#### [PROBLEM DETAILS]
Word for word, restate every line of the material.

#### [MATERIAL PROVIDED]
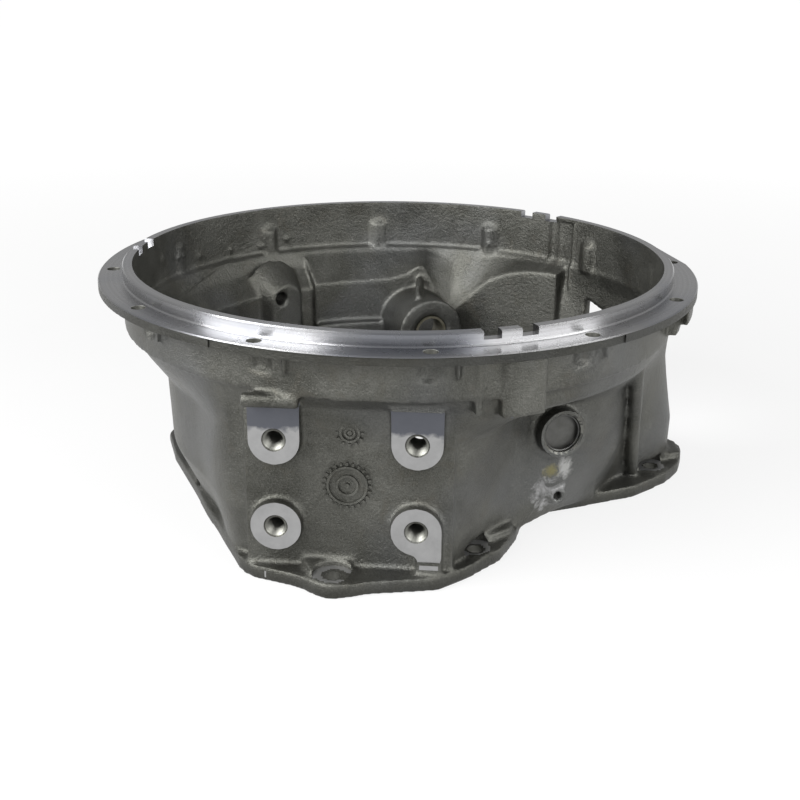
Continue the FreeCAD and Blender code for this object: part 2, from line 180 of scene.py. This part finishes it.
class Nodes:
    """Small helper for writing shader trees."""

    def __init__(self, name):
        self.material = bpy.data.materials.new(name)
        self.material.use_nodes = True
        self.tree = self.material.node_tree
        self.bsdf = self.tree.nodes["Principled BSDF"]

    def add(self, kind, **settings):
        node = self.tree.nodes.new(kind)
        for key, value in settings.items():
            setattr(node, key, value)
        return node

    def put(self, node, socket, value):
        if hasattr(value, "is_output"):
            self.tree.links.new(value, node.inputs[socket])
        else:
            node.inputs[socket].default_value = value

    def math(self, operation, a, b):
        node = self.add("ShaderNodeMath", operation=operation)
        self.put(node, 0, a)
        self.put(node, 1, b)
        return node.outputs[0]

    def noise(self, vector, scale, detail=3.0, roughness=0.5, distortion=0.0):
        node = self.add("ShaderNodeTexNoise")
        self.put(node, "Vector", vector)
        for key, value in (("Scale", scale), ("Detail", detail), ("Roughness", roughness),
                           ("Distortion", distortion)):
            node.inputs[key].default_value = value
        return node.outputs["Fac"]

    def span(self, value, low, high, out_low=0.0, out_high=1.0):
        node = self.add("ShaderNodeMapRange")
        for key, number in (("From Min", low), ("From Max", high), ("To Min", out_low),
                            ("To Max", out_high)):
            node.inputs[key].default_value = number
        self.put(node, "Value", value)
        return node.outputs[0]

    def mix(self, fac, a, b):
        node = self.add("ShaderNodeMix", data_type="RGBA")
        self.put(node, 0, fac)
        self.put(node, 6, a)
        self.put(node, 7, b)
        return node.outputs[2]

    def bump(self, height, strength, distance, normal=None):
        node = self.add("ShaderNodeBump")
        node.inputs["Strength"].default_value = strength
        node.inputs["Distance"].default_value = distance
        self.put(node, "Height", height)
        if normal is not None:
            self.put(node, "Normal", normal)
        return node.outputs[0]

    def position(self):
        return self.add("ShaderNodeTexCoord").outputs["Object"]

    def radius(self, position):
        flat = self.add("ShaderNodeVectorMath", operation="MULTIPLY")
        self.put(flat, 0, position)
        flat.inputs[1].default_value = (1, 1, 0)
        size = self.add("ShaderNodeVectorMath", operation="LENGTH")
        self.put(size, 0, flat.outputs[0])
        return size.outputs["Value"]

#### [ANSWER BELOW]
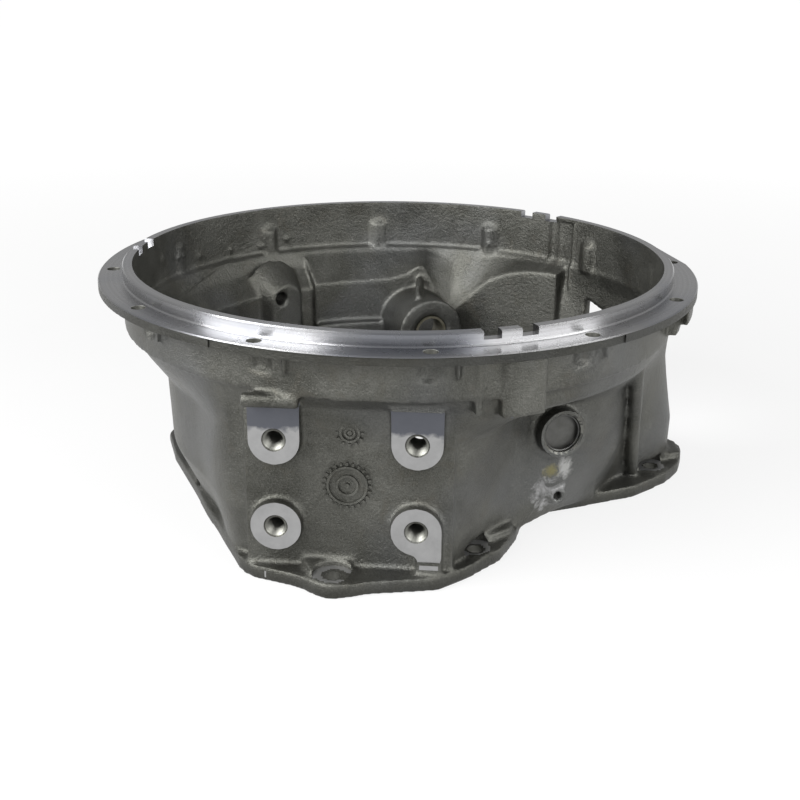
Continue the FreeCAD and Blender code for this object: part 2, from line 180 of scene.py. This part finishes it.
class Nodes:
    """Small helper for writing shader trees."""

    def __init__(self, name):
        self.material = bpy.data.materials.new(name)
        self.material.use_nodes = True
        self.tree = self.material.node_tree
        self.bsdf = self.tree.nodes["Principled BSDF"]

    def add(self, kind, **settings):
        node = self.tree.nodes.new(kind)
        for key, value in settings.items():
            setattr(node, key, value)
        return node

    def put(self, node, socket, value):
        if hasattr(value, "is_output"):
            self.tree.links.new(value, node.inputs[socket])
        else:
            node.inputs[socket].default_value = value

    def math(self, operation, a, b):
        node = self.add("ShaderNodeMath", operation=operation)
        self.put(node, 0, a)
        self.put(node, 1, b)
        return node.outputs[0]

    def noise(self, vector, scale, detail=3.0, roughness=0.5, distortion=0.0):
        node = self.add("ShaderNodeTexNoise")
        self.put(node, "Vector", vector)
        for key, value in (("Scale", scale), ("Detail", detail), ("Roughness", roughness),
                           ("Distortion", distortion)):
            node.inputs[key].default_value = value
        return node.outputs["Fac"]

    def span(self, value, low, high, out_low=0.0, out_high=1.0):
        node = self.add("ShaderNodeMapRange")
        for key, number in (("From Min", low), ("From Max", high), ("To Min", out_low),
                            ("To Max", out_high)):
            node.inputs[key].default_value = number
        self.put(node, "Value", value)
        return node.outputs[0]

    def mix(self, fac, a, b):
        node = self.add("ShaderNodeMix", data_type="RGBA")
        self.put(node, 0, fac)
        self.put(node, 6, a)
        self.put(node, 7, b)
        return node.outputs[2]

    def bump(self, height, strength, distance, normal=None):
        node = self.add("ShaderNodeBump")
        node.inputs["Strength"].default_value = strength
        node.inputs["Distance"].default_value = distance
        self.put(node, "Height", height)
        if normal is not None:
            self.put(node, "Normal", normal)
        return node.outputs[0]

    def position(self):
        return self.add("ShaderNodeTexCoord").outputs["Object"]

    def radius(self, position):
        flat = self.add("ShaderNodeVectorMath", operation="MULTIPLY")
        self.put(flat, 0, position)
        flat.inputs[1].default_value = (1, 1, 0)
        size = self.add("ShaderNodeVectorMath", operation="LENGTH")
        self.put(size, 0, flat.outputs[0])
        return size.outputs["Value"]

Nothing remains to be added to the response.